Questions still remain as to where the investigation is headed and how far it will go. Nisman had opened a case of conspiracy against Kirchner herself, which was dismissed by courts on several occasions. This too is now open and many speculate that the former president, now a member of Congress, could be called to testify and possibly be charged.

Mr. Humire said that Lagomarsino’s imminent testimony could prove vital in revealing broader aspects of the case.

“Lagomarsino was tied to a whole network of people in the de Kirchner government; he was always a suspicious character. It’s not clear what his role was, but what is clear is that he was not honest and that he was not working alone,” he said. “But at the end of the day, he’s just a patsy. If he is the start of the case, that’s good, but if it ends with him, it’s not worth much.”

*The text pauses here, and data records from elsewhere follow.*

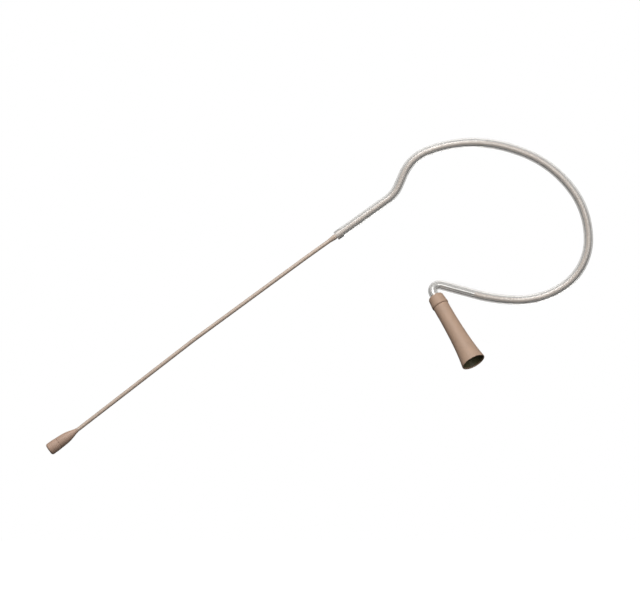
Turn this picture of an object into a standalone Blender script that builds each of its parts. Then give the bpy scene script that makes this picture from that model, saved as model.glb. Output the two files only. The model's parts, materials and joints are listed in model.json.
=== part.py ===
"""Single-ear headset microphone: a formed ear loop in a clear sleeve, a malleable boom with a miniature
capsule on its end, and a flared connector boot under the ear lobe.

World frame, metres: +Z up, -X towards the wearer's mouth, -Y outwards from the head. The origin is the spot
under the crown of the ear loop that rests on top of the ear.
"""

import math

import bmesh
import bpy
from mathutils import Matrix, Vector

MM = 0.001
DEG = math.radians(1)

# ---- ear loop: one tube bent from the sleeve's mouth, over and round the ear, down into the boot ----
SLEEVE_MOUTH = (-38.46, 0.0, -24.87)
SLEEVE_RISE = 35.5
# Each row feeds straight, rolls the plane of the next bend, then bends: feed, roll, radius, bend.
# A positive bend turns anticlockwise seen from outside the ear.
LOOP_BENDS = (
    (17.5, 0, 9.5, 31),
    (3.5, 0, 12.0, -45),
    (0.0, 0, 35.5, -40.5),
    (1.5, 0, 30.5, -32),
    (0.5, 0, 23.0, -35.5),
    (0.5, 0, 16.0, -59),
    (0.0, 0, 22.5, -36.5),
    (0.0, 0, 50.0, -13),
    (9.75, 32, 2.1, 130),
)
LOOP_TAIL = 12.5
NOSE_AFTER_HOOK = 1.0
COAT_END_BEFORE_HOOK = 9.5
DEEPEST_SAG = 0.09
LARGEST_TURN = 12.5
SHORTEST_STEP = 0.05
SAME_POINT = 0.0005
SHARP_EDGE = 35

SLEEVE_SIDES = 12
COAT_SIDES = 10
TUBE_SIDES = 8

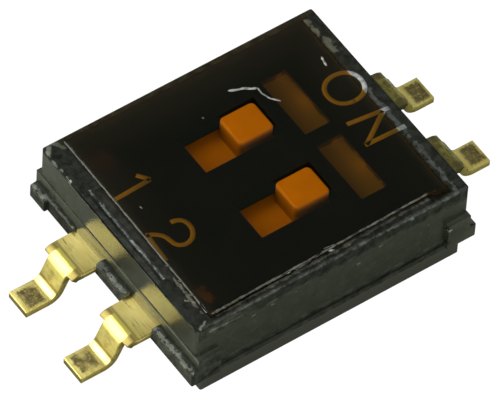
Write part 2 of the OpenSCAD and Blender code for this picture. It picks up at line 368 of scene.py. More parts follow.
def gold_plate():
    """Thin gold plating on stamped strip: smooth flats, burnished bends, a stained panel on each foot."""
    material, n, shader, mm = new_material("gold_plate")
    x, y, z = n.split(mm)
    across = n.math("SUBTRACT", n.math("ABSOLUTE", x), HALF_PITCH)
    off_middle = n.math("ABSOLUTE", across)
    rear = n.math("GREATER_THAN", y, 0.0)
    reach = n.math("ABSOLUTE", y)
    along = n.math("SUBTRACT", reach, n.times(rear, REAR_OUT))
    above_leg = n.span(z, 0.3, 0.36)
    fine = n.noise(mm, 26.0, detail=4.0, rough=0.65)
    broad = n.noise(mm, 5.0, detail=3.0, rough=0.6, warp=0.6)
    patchy = n.noise(mm, 11.0, detail=3.0, rough=0.6, warp=0.8)
    calm = n.noise(mm, 6.0, detail=1.0, rough=0.4)
    shade = n.blend(n.span(broad, 0.3, 0.7), GOLD["dark"], GOLD["light"])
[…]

Mr. Humire hopes that the present investigations will shed more light on what he feels is the bigger picture of Iran’s involvement and motivations, not only in the AMIA bombing, but in Nisman’s death. Last year, he authored an extensive report highlighting the fact that Nisman’s death and the subsequent quashing of AMIA bombing investigations came as negotiations of the P-5’s agreement with Iran over its nuclear project were coming to a head. The report cites documents showing that Nisman was in the midst of presenting the U.N. Security Council with his evidence linking Iran to the bombing. Such a move would have significantly reduced the country’s position as a legitimate power and its leverage at the negotiating table.

“De Kirchner was very unpopular at the time; if she wanted to take aim at her enemies, there were a lot of people saying much worse things about her. I definitely think she was part of a cover-up after the fact, but the ones with the greatest ability to pull the trigger and the ones who benefited the most seem to be the Iranians,” he said.